Патрик Зюскинд не Чехов, он другой, и его герой — другой, не чеховский Смычков. Там, где Чехов сдержанно шутит, исподволь намекая на то, что человеку плохо, там Зюскинд почти сразу и прямо обнажает чужую боль и чужое отчаяние. Его герой не «хрипит», он кричит — от неудачи и от безответной любви. Разнятся герои Зюскинда и Чехова также тем, по какой причине оба они оказались в комичной и одновременно трагичной ситуации. Смычков слишком много мечтает, слишком отрешён, слишком мягок и добр, он слишком русский, герой Зюскинда — слишком немец, он слишком зол и строг, слишком много работает, слишком горд.

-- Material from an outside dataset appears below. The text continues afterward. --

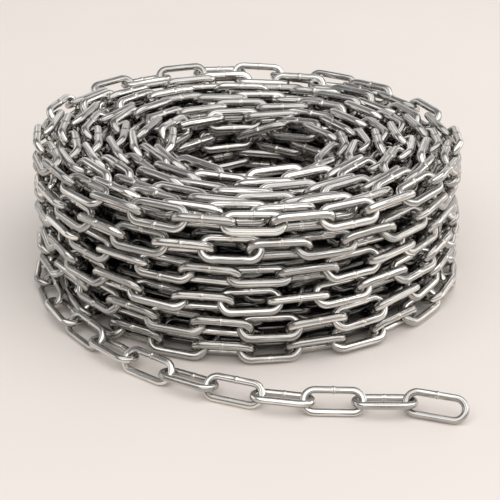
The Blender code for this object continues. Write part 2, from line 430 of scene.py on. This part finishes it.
# How links lean from level: those of the outer wall, and those of the bed inside it and on top.
LEAN_SIDE = math.radians(-1)
LEAN_SWING = math.radians(18)
LEAN_APART = math.radians(32)
FRONT_APART = math.radians(14)
BED_LEAN = math.radians(45)
BED_LEVELLING = math.radians(5)
LEAN_WAVES = 12
LEAN_WANDER = math.radians(13)
LEAN_SCATTER = math.radians(8)
MOST_SCATTER = 2
STEEPEST_LEAN = math.radians(62)
WELD_OUTSIDE_SHARE = 0.5

# The coil's links look heavier than the free end's, and most of all those on the top and round the bore.
COIL_WIRE = 6.0 * MM
COIL_LINK_WIDTH = 20.6 * MM
COIL_INNER_LENGTH = 35.2 * MM
HEAVY_WIRE = 6.7 * MM
HEAVY_LINK_WIDTH = 21.4 * MM
WALL_RING = 0.6
BORE_RING = RINGS - 1.6
HEAVY_TOP_RING = 0.5
DEEP_FROM_RING = 1.6
DEEP_TO_RING = RINGS - 2.6
# Painted shade for the links hidden in the coil, deepest in the middle rings: a tone below zero darkens a
# link.
GAP_PAINTED_SHADE = -0.85
DEEP_PAINTED_SHADE = -1


def links_round(ring):
    """The least even number of links that reaches round a ring."""
    return 2 * math.ceil(math.pi * (OUTER_RING - RING_STEP * ring) / LEAST_PITCH)


def joint_radius(ring):
    """Where the strand's joints lie, so that the middles of its links lie on the ring."""
    return (OUTER_RING - RING_STEP * ring) / math.cos(math.pi / links_round(ring))


def wander(random, length, waves, reach):
    """A smooth seeded drift along the strand, mostly within reach either way."""
    total = np.zeros(len(length))
    for _ in range(waves):
        wave = random.uniform(SHORTEST_WAVE, LONGEST_WAVE) * MM
        total += np.sin(2 * math.pi * (length / wave + random.random()))
    return total * reach / math.sqrt(waves)


# The strand's turns in their order, and where each starts. The first turn's links start two links late, past
# the one that holds the free end.
turns = []
for course in range(COURSES):
    rings = range(RINGS) if course % 2 == 0 else reversed(range(RINGS))
    turns += [(course, ring) for ring in rings]
turn_starts = [TAIL_EXIT + 2 * math.pi / links_round(0)]
for course, ring in turns:
    last_ring = RINGS - 1 if course % 2 == 0 else 0
    full_turn = 2 * math.pi + TURN_DRIFT + CLIMB_DRIFT * (ring == last_ring)
    turn_starts.append(turn_starts[-1] - full_turn)

winding_draws = np.random.default_rng(WINDING_SEED)
azimuth = np.arange(holder_angle - HOLDER_TURN, turn_starts[-1] - AZIMUTH_STEP, -AZIMUTH_STEP)
radius = np.full(len(azimuth), joint_radius(turns[0][1]))
height = np.full(len(azimuth), BOTTOM_COURSE)
ring_at = np.full(len(azimuth), float(turns[0][1]))
course_at = np.zeros(len(azimuth))
for start, (old_course, old_ring), (new_course, new_ring) in zip(turn_starts[1:], turns, turns[1:]):
    passed = np.clip((start + SHIFT_LEAD + SHIFT_WIDTH / 2 - azimuth) / SHIFT_WIDTH, 0, 1)
    passed = passed * passed * (3 - 2 * passed)
    radius += (joint_radius(new_ring) - joint_radius(old_ring)) * passed
    height += COURSE_STEP * (new_course - old_course) * passed
    ring_at += (new_ring - old_ring) * passed
    course_at += (new_course - old_course) * passed
travelled = np.concatenate([[0], np.cumsum(radius[1:] * AZIMUTH_STEP)])
settle = np.clip(travelled / (SETTLE_LINKS * PITCH), 0, 1)
radius += settle * wander(winding_draws, travelled, WANDER_WAVES, WANDER_OUT)
up_wander = settle * wander(winding_draws, travelled, WANDER_WAVES, WANDER_UP)
height += up_wander * np.clip(course_at, BOTTOM_WANDER, 1)
for lobes in OVAL_LOBES:
    for course in range(COURSES):
        share = np.clip(1 - np.abs(course_at - course), 0, 1)
        lobe_turn = winding_draws.uniform(0, 2 * math.pi)
        radius += settle * share * OVAL / lobes * np.cos(lobes * azimuth + lobe_turn)
outward = (RINGS - 1 - ring_at) / (RINGS - 1)
dip = DISH * (1 - outward) + BACK_DIP * np.maximum(0, np.cos(azimuth - BACK_DIP_SIDE))
height -= dip * np.maximum(0, height - BOTTOM_COURSE) / (COURSE_STEP * (COURSES - 1))
radius -= FLAT_SIDE * outward * np.maximum(0, np.cos(azimuth - FLAT_SIDE_MIDDLE)) ** 2
height += (1 - settle) * (TAIL_HEIGHT - BOTTOM_COURSE)
coil_line = np.stack([radius * np.cos(azimuth), radius * np.sin(azimuth), height], 1)
travelled = np.concatenate([[0], np.cumsum(np.linalg.norm(np.diff(coil_line, axis=0), axis=1))])

turn_marks = np.interp([-start for start in turn_starts], -azimuth, travelled)
joint_marks = []
for turn, (_, ring) in enumerate(turns):
    steps = links_round(ring) - (LATE_START if turn == 0 else 0)
    joint_marks.append(np.linspace(turn_marks[turn], turn_marks[turn + 1], steps, endpoint=False))
joint_marks = np.append(np.concatenate(joint_marks), turn_marks[-1])
coil_joints = np.stack([np.interp(joint_marks, travelled, coil_line[:, axis]) for axis in range(3)], 1)
coil_joints = np.concatenate([tail_joints[-1:], coil_joints])
coil_count = len(coil_joints) - 1
link_marks = joint_marks - PITCH / 2
link_rings = np.interp(link_marks, travelled, ring_at)
link_courses = np.interp(link_marks, travelled, course_at)
lean_drift = wander(winding_draws, np.arange(coil_count) * PITCH, LEAN_WAVES, LEAN_WANDER)
lean_scatter = winding_draws.normal(0, 1, coil_count).clip(-MOST_SCATTER, MOST_SCATTER) * LEAN_SCATTER
weld_outside = winding_draws.random(coil_count) < WELD_OUTSIDE_SHARE


def coil_lean(index, rear):
    """How a link of the coil leans. rear goes from -1 at the coil's front to 1 at its back."""
    odd = (TAIL_LINKS + 1 + index) % 2
    front = 0.5 - 0.5 * rear
    apart = LEAN_APART + FRONT_APART * front
    wall_lean = LEAN_SIDE - LEAN_SWING * max(0, rear) + (apart if odd else -apart)
    if odd:
        bed_lean = BED_LEAN - BED_LEVELLING * max(0, -rear)
    else:
        bed_lean = BED_LEVELLING * max(0, rear) - BED_LEAN
    top = max(0, link_courses[index] - (COURSES - 2))
    bed = max(min(link_rings[index], 1), top * front)
    lean = wall_lean * (1 - bed) + bed_lean * bed + lean_drift[index] + lean_scatter[index]
    settled = min(index / SETTLE_LINKS, 1)
    lean = tail_lean(odd) * (1 - settled) + lean * settled
    return max(-STEEPEST_LEAN, min(STEEPEST_LEAN, lean))


coil_wire = {"wire": COIL_WIRE, "width": COIL_LINK_WIDTH, "inner_length": COIL_INNER_LENGTH}
heavy_wire = {"wire": HEAVY_WIRE, "width": HEAVY_LINK_WIDTH, "inner_length": COIL_INNER_LENGTH}
coil_shapes = {
    "heavy": LinkShape(crown_steps=12, sides=16, **heavy_wire),
    "shown": LinkShape(crown_steps=12, sides=16, **coil_wire),
    "hidden": LinkShape(crown_steps=6, sides=8, beaded=False, **coil_wire),
}
coil_links = [[] for _ in range(COURSES)]
for index in range(coil_count):
    first, last = coil_joints[index], coil_joints[index + 1]
    centre = (first + last) / 2
    lean = coil_lean(index, centre[1] / math.hypot(centre[0], centre[1]))
    bead_reach = HEAVY_WIRE / 2 * (1 + BEAD_SWELL)
    reach_down = (HEAVY_LINK_WIDTH - HEAVY_WIRE) / 2 * abs(math.sin(lean)) + bead_reach
    centre[2] = max(centre[2], reach_down)
    ring = link_rings[index]
    course = round(link_courses[index])
    on_top = course == COURSES - 1
    if on_top or ring < WALL_RING or ring > BORE_RING:
        shape = "heavy" if ring > (HEAVY_TOP_RING if on_top else BORE_RING) else "shown"
        tone_and_shade = tone_draws.random()
    else:
        shape = "hidden"
        # Hidden links get painted shade in place of a random tone.
        tone_and_shade = DEEP_PAINTED_SHADE if DEEP_FROM_RING < ring < DEEP_TO_RING else GAP_PAINTED_SHADE
    axes = link_axes(first, last, lean + math.pi * weld_outside[index])
    coil_links[course].append((shape, centre + COIL_AXIS, axes, tone_and_shade))
for course in range(COURSES):
    piece = chain_piece(f"coil_course_{course + 1}", coil_shapes, coil_links[course])
    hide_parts(f"course_{course + 1}")

# The floor: a plain painted board in a warm pale grey, slightly uneven in its tone, and wide enough that its
# edge never shows.
FLOOR_SIZE = 8
FLOOR_PALE = (0.84, 0.783, 0.737, 1)
FLOOR_SHADE = (0.81, 0.753, 0.706, 1)
FLOOR_ROUGHNESS = 0.75
MOTTLE_SCALE = 3.0
MOTTLE_EDGES = (0.3, 0.7)

half = FLOOR_SIZE / 2
floor_corners = [(-half, -half, 0), (half, -half, 0), (half, half, 0), (-half, half, 0)]
floor_mesh = bpy.data.meshes.new("floor")
floor_mesh.from_pydata(floor_corners, [], [(0, 1, 2, 3)])
floor = bpy.data.objects.new("floor", floor_mesh)
bpy.context.scene.collection.objects.link(floor)
paint = bpy.data.materials.new("pale_floor")
paint.use_nodes = True
paint.node_tree.nodes.clear()
floor_start = Shade(paint.node_tree)
spot = floor_start.node("ShaderNodeNewGeometry", {}, {}, "Position")
mottle = floor_start.node("ShaderNodeTexNoise", {}, {"Vector": spot, "Scale": MOTTLE_SCALE, "Detail": 2.0})
floor_look = {
    "Base Color": mottle.spread(*MOTTLE_EDGES).blend(FLOOR_PALE, FLOOR_SHADE),
    "Roughness": FLOOR_ROUGHNESS,
}
painted = floor_start.node("ShaderNodeBsdfPrincipled", {}, floor_look)
floor_start.node("ShaderNodeOutputMaterial", {}, {"Surface": painted})
floor_mesh.materials.append(paint)

# The light: a large soft box overhead and slightly in front, a long low one behind, a dim one on the left and
# a stronger one on the right, and a little light from all round.
ROOM_LIGHT = (0.96, 0.97, 0.985, 1)
ROOM_STRENGTH = 0.3
AIM_HEIGHT = 0.05
coil_middle = Vector(COIL_AXIS) + Vector((0, 0, AIM_HEIGHT))


def soft_box(name, place, size, power, colour):
    """A rectangular light that faces the middle of the coil."""
    lamp = bpy.data.lights.new(name, "AREA")
    lamp.shape = "RECTANGLE"
    lamp.size, lamp.size_y = size
    lamp.energy = power
    lamp.color = colour
    box = bpy.data.objects.new(name, lamp)
    box.location = place
    box.rotation_mode = "QUATERNION"
    box.rotation_quaternion = (coil_middle - Vector(place)).to_track_quat("-Z", "Y")
    bpy.context.scene.collection.objects.link(box)


soft_box("overhead_light", (0.5, -1.1, 2.5), size=(6.4, 5.0), power=136, colour=(1, 0.985, 0.965))
soft_box("back_light", (0.3, 3.0, 1.0), size=(6.0, 1.8), power=21, colour=(1, 0.97, 0.94))
soft_box("left_light", (-3.0, 0.6, 0.9), size=(3.0, 1.6), power=12, colour=(1, 0.98, 0.96))
soft_box("right_light", (3.0, 0.6, 0.9), size=(3.0, 1.6), power=28, colour=(1, 0.98, 0.96))
world = bpy.data.worlds.new("studio")
world.use_nodes = True
room = world.node_tree.nodes["Background"]
room.inputs["Color"].default_value = ROOM_LIGHT
room.inputs["Strength"].default_value = ROOM_STRENGTH
bpy.context.scene.world = world
bpy.context.scene.view_settings.view_transform = "Standard"

# The camera: a long lens in front of the coil, looking down on it, with its picture shifted so that the coil
# stands a little above the middle and the free end has room below.
VIEW_RISE = math.radians(25)
AIM_ABOVE_MIDDLE = 0.095
VIEW_DISTANCE = 1.15
FOCAL_PIXELS = 1450
PICTURE_PIXELS = 500
SENSOR_WIDTH = 36

camera_data = bpy.data.cameras.new("camera")
camera_data.sensor_width = SENSOR_WIDTH
camera_data.lens = SENSOR_WIDTH * FOCAL_PIXELS / PICTURE_PIXELS
camera_data.shift_y = -AIM_ABOVE_MIDDLE
camera = bpy.data.objects.new("camera", camera_data)
camera.location = coil_middle + Vector((0, -math.cos(VIEW_RISE), math.sin(VIEW_RISE))) * VIEW_DISTANCE
camera.rotation_euler = (math.pi / 2 - VIEW_RISE, 0, 0)
bpy.context.scene.collection.objects.link(camera)
bpy.context.scene.camera = camera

Он выбирает контрабас в качестве своего инструмента наперекор, назло (своим родителям), но при этом на самом деле под стать себе такому. И роман с контрабасом, похожим на Сатурна, бога суровой судьбы, и роман с контрабасом в образе Сары, которая ничего о нём не знает и ходит на ужин с заезжей знаменитостью, оказываются его испытанием и его искуплением. И, конечно, возможностью — для выхода «из-под мостика», из-под которого так и не вышел Смычков, и совершения самозабвенного поступка ради любви и ради чужого счастья. Что герой Патрика Зюскинда, кажется, и делает в финале, переставая быть маленьким человеком, посредственным контрабасистом Государственного оркестра, который наконец обрывает свой сложный, мучительный роман и, отпуская свои страхи и страсти, открывается навстречу музыке. Той музыке, которую этот немец любит, пожалуй, больше всего и которая, мне кажется, готова ответить ему взаимностью и, возможно, предложить ему другой инструмент или другой, более удачный роман с контрабасом во всех его метонимиях.